TOP 10 SELF-PUBLISHING MYTHS
Myth #1: Self-publishing is okay for some, but I want writing to be my career.
Truth: The length of the mainstream author’s career is under the control of his or her publisher, and future prospects are only as good as the sales of the last book. If your book doesn’t earn back its advance, or sells only modestly beyond the advance, the publisher will not want to publish your next book.
Only 1-2% of all books published become bestsellers. Those writers who persevere no matter what, who continue to write and to publish, who continue to add books to their product line and promote them, can succeed.
Myth #2: Most self-published authors can’t get their books into large chain brick-and-mortar bookstores like Barnes and Noble and Borders, and you have to have books on these shelves to be successful.
Truth: Once, chain bookstores were the only place to buy books, but that’s no longer true. According to a recent poll,
only 32% primarily shop for books in chain bookstores. 43% of respondents buy their books online and 9% buy most of their books from small, independent bookstores. 16% bought elsewhere–in drug stores, specialty shops,
supermarkets, warehouse clubs, and airports. Plainly, since 68% of buyers buy elsewhere, chain bookstores are no
longer the be-all and end-all of book-selling.

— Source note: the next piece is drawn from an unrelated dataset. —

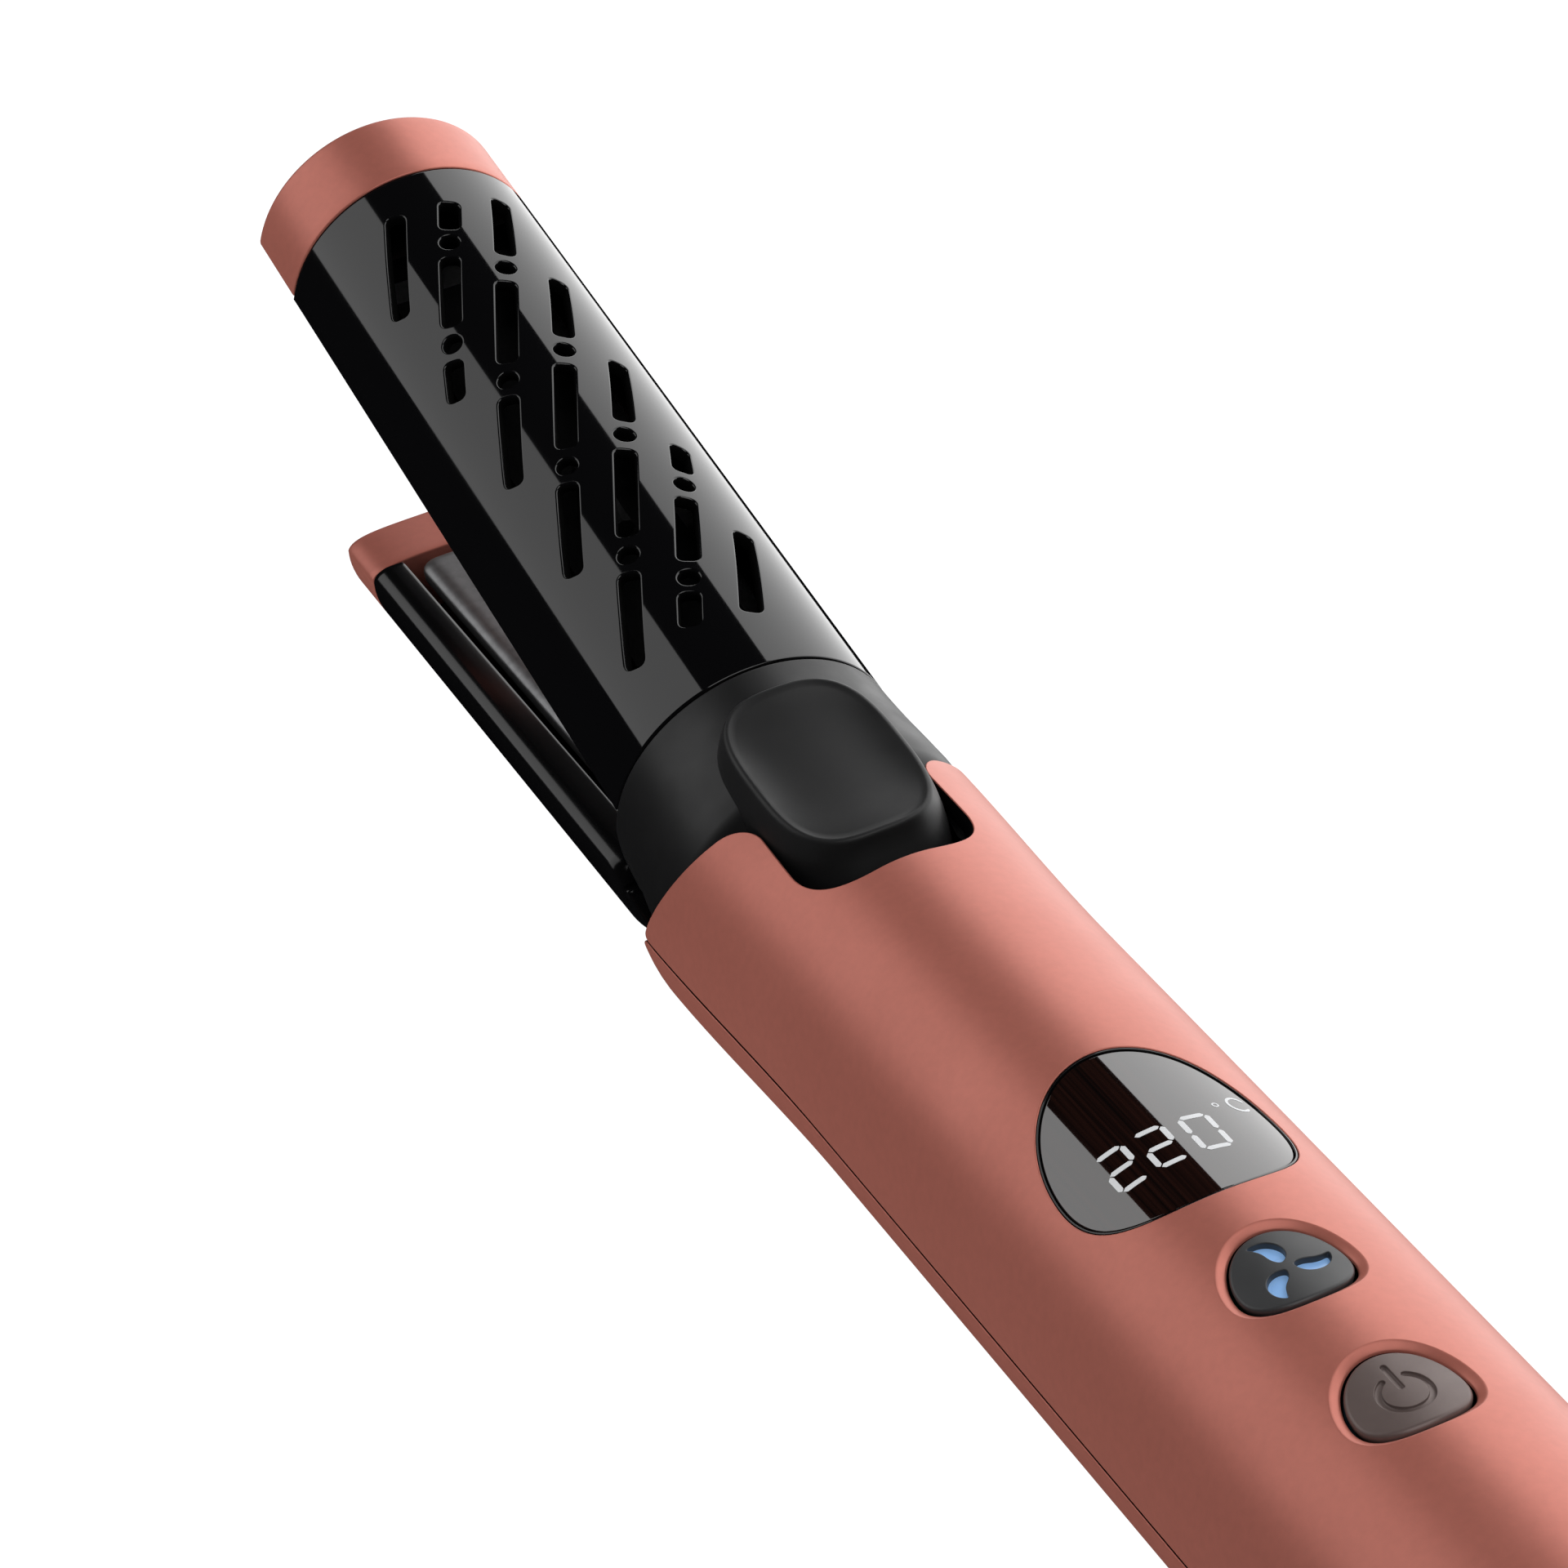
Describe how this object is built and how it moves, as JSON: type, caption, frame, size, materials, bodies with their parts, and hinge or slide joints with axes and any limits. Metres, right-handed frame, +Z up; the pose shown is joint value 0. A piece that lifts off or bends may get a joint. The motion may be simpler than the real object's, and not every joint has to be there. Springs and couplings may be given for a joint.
{
  "type": "curling iron",
  "caption": "Airflow curling iron: round handle with display and buttons, fixed plate arm below, and a sprung vented half-round barrel that closes onto it.",
  "frame": {"origin": "middle of the bounding box, on the surface that the handle lies on", "axes": "+X along the handle towards the barrel tip, +Y to the left, +Z up through the display"},
  "size_m": [0.3282, 0.0416, 0.0686],
  "materials": {
    "rose_shell": "satin",
    "black_gloss": "high gloss",
    "black_satin": "satin",
    "plate_coating": "smooth ceramic-type coating on aluminium",
    "lens_glass": "mirror-dark lens",
    "button_grey": "satin",
    "button_taupe": "satin",
    "window_blue": "translucent light guide",
    "steel": "machined",
    "aluminium": "as extruded",
    "heater_ceramic": "fired, wrapped in film",
    "silicone": "moulded",
    "circuit_board": "solder mask",
    "nylon": "natural",
    "filter_mesh": "etched mesh"
  },
  "bodies": {
    "handle": {"upper_shell": "rose_shell", "lower_shell": "rose_shell", "lower_arm_housing": "black_gloss", "lower_arm_tip_cap": "rose_shell", "plate_pad_rear": "silicone", "plate_pad_front": "silicone", "hinge_pin": "steel", "hinge_bracket": "steel", "arm_spring": "steel", "display_bezel": "black_gloss", "display_lens": "lens_glass", "display_module": "black_satin", "control_board": "circuit_board", "power_board": "circuit_board", "fan_switch": "black_satin", "power_switch": "black_satin", "fan_housing": "nylon", "fan_motor": "steel", "air_filter": "filter_mesh", "tail_cap": "black_satin", "swivel_retainer": "steel", "shell_screw_1": "steel", "shell_screw_2": "steel", "shell_screw_3": "steel", "shell_screw_4": "steel"},
    "upper_arm": {"barrel_shell": "black_gloss", "barrel_tip_cap": "rose_shell", "barrel_base": "black_gloss", "barrel_plate": "plate_coating", "barrel_heater": "heater_ceramic", "barrel_heater_clip": "aluminium", "thermal_fuse": "steel", "collar": "black_satin", "thumb_pad": "black_satin", "collar_screw_1": "steel", "collar_screw_2": "steel"},
    "lower_plate": {"lower_plate": "plate_coating", "lower_heater": "heater_ceramic", "lower_heater_clip": "aluminium"},
    "fan_button": {"fan_button": "button_grey", "fan_button_window": "window_blue"},
    "power_button": {"power_button": "button_taupe"},
    "impeller": {"impeller": "black_satin"},
    "cord_gland": {"cord_gland": "black_satin"}
  },
  "joints": [
    {"name": "arm_hinge", "type": "hinge", "parent": "handle", "child": "upper_arm", "pos_m": [0.02193, 0, 0.0193], "axis": [0, 1, 0], "range_deg": [0, 14], "stiffness_Nm_per_rad": 0.3, "springref_deg": -28.65},
    {"name": "plate_float", "type": "slide", "parent": "handle", "child": "lower_plate", "axis": [0, 0, 1], "range_m": [-0.0008, 0], "stiffness_N_per_m": 3000, "springref_m": 0.0004, "deforming": ["plate_pad_rear", "plate_pad_front"]},
    {"name": "fan_button_press", "type": "slide", "parent": "handle", "child": "fan_button", "axis": [0, 0, 1], "range_m": [-0.0008, 0], "stiffness_N_per_m": 1200, "springref_m": 0.0003},
    {"name": "power_button_press", "type": "slide", "parent": "handle", "child": "power_button", "axis": [0, 0, 1], "range_m": [-0.0008, 0], "stiffness_N_per_m": 1200, "springref_m": 0.0003},
    {"name": "impeller_spin", "type": "hinge", "parent": "handle", "child": "impeller", "pos_m": [-0.12407, 0, 0.0193], "axis": [1, 0, 0], "continuous": true},
    {"name": "cord_swivel", "type": "hinge", "parent": "handle", "child": "cord_gland", "pos_m": [-0.15607, 0, 0.0193], "axis": [1, 0, 0], "continuous": true}
  ]
}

Myth #3: Self-published authors are at a disadvantage because they’re unknown and there’s no quality control system in place on published books.
Truth: Self-published authors are usually unknown; there’s not much that can be done about that. However, there
are a few self-publishing companies who do insist on quality in editorial as well as production values. Such publishers don’t take every book that comes in “over the transom,” and because they have standards, it’s easier for potential readers to trust the books they sell..
Myth #4: It’s hard for self-published authors to succeed because they have to do all their own promotion.
Truth: Here’s a quote from a Senior Editor at Harper Collins: “I won’t even look at a book unless the author is
prepared to do a book tour and book signings…” If that’s not work, I don’t know what is. All authors are required to do promotion on their books. No one, except celebrity authors, gets their books out into the marketplace without working for it. No large publisher will take on a new writer who isn’t about to do the promotion, the book tours, and the media interviews.
Myth #5: Self-publishing is expensive because you have to pay large setup fees.
Truth: Some publishing companies include the actual publishing of the book in the setup fees. If the setup fee
includes formatting, the essential administrative numbers (ISBN, EAN, LOC#, and bar-code), a custom cover, and
distribution then you aren’t really paying for setup, you’re paying for publishing services. Watch out for those
companies who tell you a small setup fee that doesn’t include any real services.
Myth #6: No one reviews self-published books.
Truth: In fact, self-published books do get reviews. Some even get reviewed in major magazines and newspapers.
However, these are the exception, not the rule. Most POD books get reviewed on radio, in local media, in regional
magazines, and on the internet.
Myth #7: Self-publishing is expensive because you have to order a lot of books up front and pay for publishing services.
Truth: A book is a product that you are trying to sell, and it has to be comparable in quality to the competition: other books that others are trying to sell. If you know how to format your own book and design your own book cover using software like Photoshop you can probably do a lot of the setup yourself. You will still need to obtain and ISBN, an EAN, a Library of Congress number, and a barcode, and you will also want distribution, and possibly editing. If you can afford it, these services are available through publishing companies. Some publishers do require their authors to order minimum print runs, which can cost thousands, or even tens of thousands, of dollars. However, POD (print on demand) publishers don’t require authors to order any books. And in some cases, a number of books are included with the publishing package.
Myth #8: People who read can tell when a book is self-published because the standards of production are lower.
Truth: While publishing professionals might be able to tell the difference, regular readers will not notice minor
differences in binding or laminating, and as long as your book looks more or less the same as similar books and the
text is easy to read, most buyers won’t know (or care) about the size of the margins or the gutters.
Myth #9: Readers do not like to read self-published books.
Truth: Readers do not want to read bad books, no matter how they were produced. Although publishers and other
writers might be biased against self-published books, readers just want to know that they’re going to get their money’s worth. Huge self-publishing successes like The Celestine Prophecy, and The One Minute Manager prove that readers are interested in the content, not who published the book. The issue is trust. That’s why it’s so important for self-published authors to make sure they get the best book possible out there. If it’s well written and well marketed, readers will buy it.
Myth #10: The only authors who self-publish are those whose writing is not good enough to be published by a traditional publisher.
Truth: This was probably never true because the first publishers were in direct competition with rich men who could
afford to self-publish. These publishers actually created the concept of the vanity press, and rode that horse to huge
profits. Today, however, things have changed. Rumor in the book industry has it that no large publishers are offering contracts to new authors unless that author has a following of at least 25,000 and a large online presence. For most major publishers, this is unofficial policy. Book sales in the 10,000 to 20,000 range used to be enough to make the mid-list, but these days, a book with these sales would be considered a failure by large houses. The midlist author of the past is today’s self-published author.